Here is a testimony borne. "Not one word has failed of all His wonderful promises!" God has kept his eye on his promises he has not lost sight of tnem for one moment. Man may forget his promises but God never will; they are as fresh in his memory today as if he had only made them this morning. He has regulated his dealings with his people by his promises. His precepts are our rule; promises are his responsibility. He is every day making good his Word. In our darkest seasons, in our most trying times he is but fulfilling his Word. Therefore, in looking back, we see with Solomon that he has exactly made good his Word.

We have doubted, and, in so doing, have dishonored him, for what reason had we to doubt? Did he ever break his Word? Did he ever fail his people? Did he ever violate his promise? Never! "It is impossible for God to lie." Yet our doubts and fears go far to make God a liar. For this he will correct us. Because of this he often frowns upon us but he will keep his Word notwithstanding; hence the Apostle says, "Though we believe not yet he abides faithful, he cannot deny himself."

Our doubts are very often our disgrace. We should look upon them as sinful, confess them before God as such and seek pardon for them, as much as for any crime we commit. Satan has often suggested that the promises do not belong to us, and that God will not make them good in our experience; but Satan is a liar, and therefore not to be listened to or believed. We are directed to give him no place but order him out of the house as soon as he comes in. We must resist him, steadfast in the faith; steadfastly believing what God has spoken and recorded in his Word, in opposition to all that Satan may suggest or say.

Satan is the great enemy of our holiness and happiness; therefore as God sanctifies us, and makes us happy through his own Word, especially through his precious promises he does all he can to make us disbelieve them. Sometimes he suggests that they are too great and too good to belong to such poor, base, and worthless worms as we are; as if anything was too good or too great for God to confer on us, for whom he has delivered up his own Son.
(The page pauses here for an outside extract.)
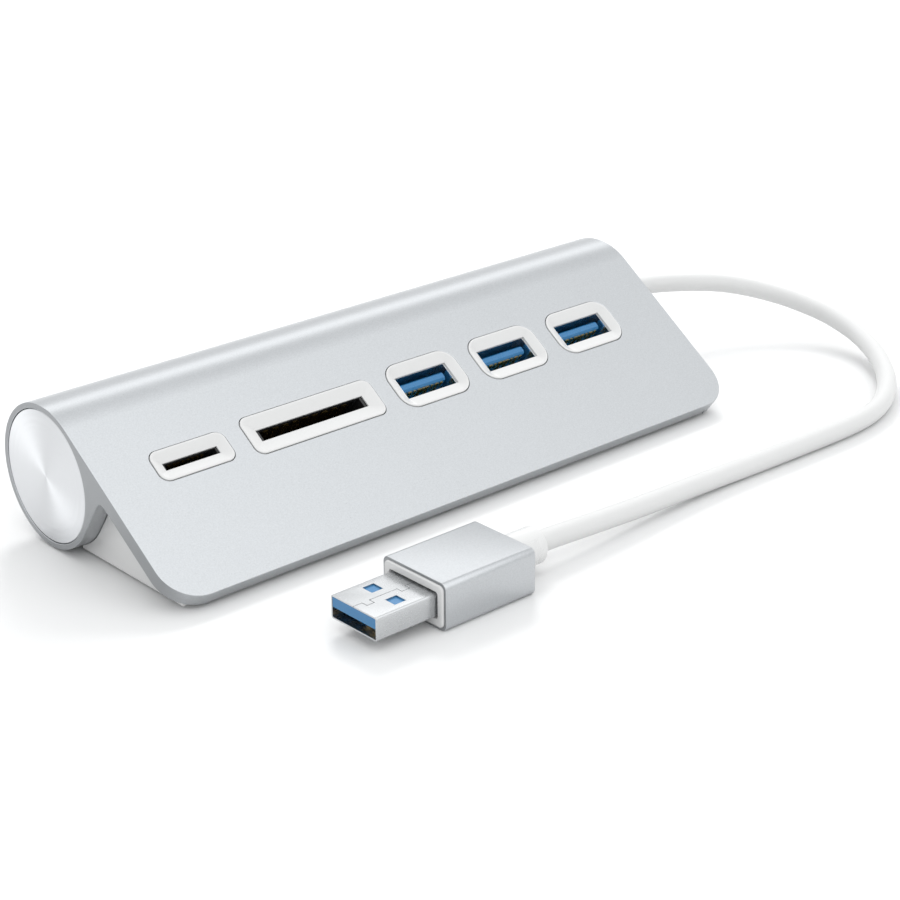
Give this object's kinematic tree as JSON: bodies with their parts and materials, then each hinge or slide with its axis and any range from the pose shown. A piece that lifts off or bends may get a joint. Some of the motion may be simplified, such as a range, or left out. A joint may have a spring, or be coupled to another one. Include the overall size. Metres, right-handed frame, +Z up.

Providence has frowned. True, providence seems often to work in order to try our faith in the promises. But we may rest assured of this, that the work of God's hand will never run counter to the Word of his grace. The promise is . . .
the staff on which we are to lean,
the compass by which we are to steer,
the manna on which we are to live.

Providences change but promises are immutable;
providences are intricate but promises are plain.
We cannot tell what a providence means, until we get to the end of it but we can see the meaning of the promise at once.

Though we have doubted,
though Satan has suggested,
though providence has frowned
yet God has kept his Word, and "Not one word has failed of all His wonderful promises!"

Brother, let us witness for God. He calls to us, and says, "You are my witnesses." And are we not? Have we not proved him faithful? Have we not found his promises true?

We have been in difficulties and dangers,
we have been tempted and tried,
we have doubted and feared,
we have listened to Satan, and judged by appearances;
but, notwithstanding, all the promises have been made good! We must say, with Paul, "Having obtained help from God we continue unto this day." We have often broken our word but our God has never broken his.

Let us, therefore, not only witness for him but give thanks unto him. All he asks of us for all the favors he confers on us is to praise his name. Let us then unite heart and voice in praising and thanking the Lord.

Having praised him for the past let us ask of him more for the future. "He gives more grace." What he has already given us is but a pledge of what he will give us; his promises are true this day never more true. God is willing to make them good in our experience, he never was more willing. We know not what a day may bring forth but let it bring forth what it will, the grace of Jesus will be sufficient for us, and we have his Word, that as our day so shall our strength be. Jesus is saying to us at this moment, "Whatever you ask the Father in my name he will give it to you. Ask, and you shall receive, that your joy may be full."

Let us renew our confidence in God. Never, never had we so many reasons, or so much cause, to be confident in God as now. We have received so much mercy; he has answered so many prayers; he has kept his Word during so many years. Oh for confidence, strong confidence in God! May the Holy Spirit work it, both in the writer's and the reader's heart.

Let us, in conclusion, consecrate ourselves afresh to the service of our God; he never has failed us, he never will. He has used us, he will use us still. Let us, then, seek grace that we may afresh consecrate our persons and powers, our time and our talents all that we have, all that we are, and all that we can do entirely and forever to the service of our God.
If we think let us think for God;
if we eat let us eat for God;
if we give let us give to God;
if we speak let us speak for God.

Never were we under such powerful obligations as at present, to dedicate ourselves, and our all, to the service and praise of God. Witness for us then, O angels of God, you servants of Jesus that we bear our testimony for God, that "Not one word has failed of all His wonderful promises" and that from a sense of his great love to us, and unquestionable right in us we dedicate ourselves body, soul, and spirit, to his service and praise forever!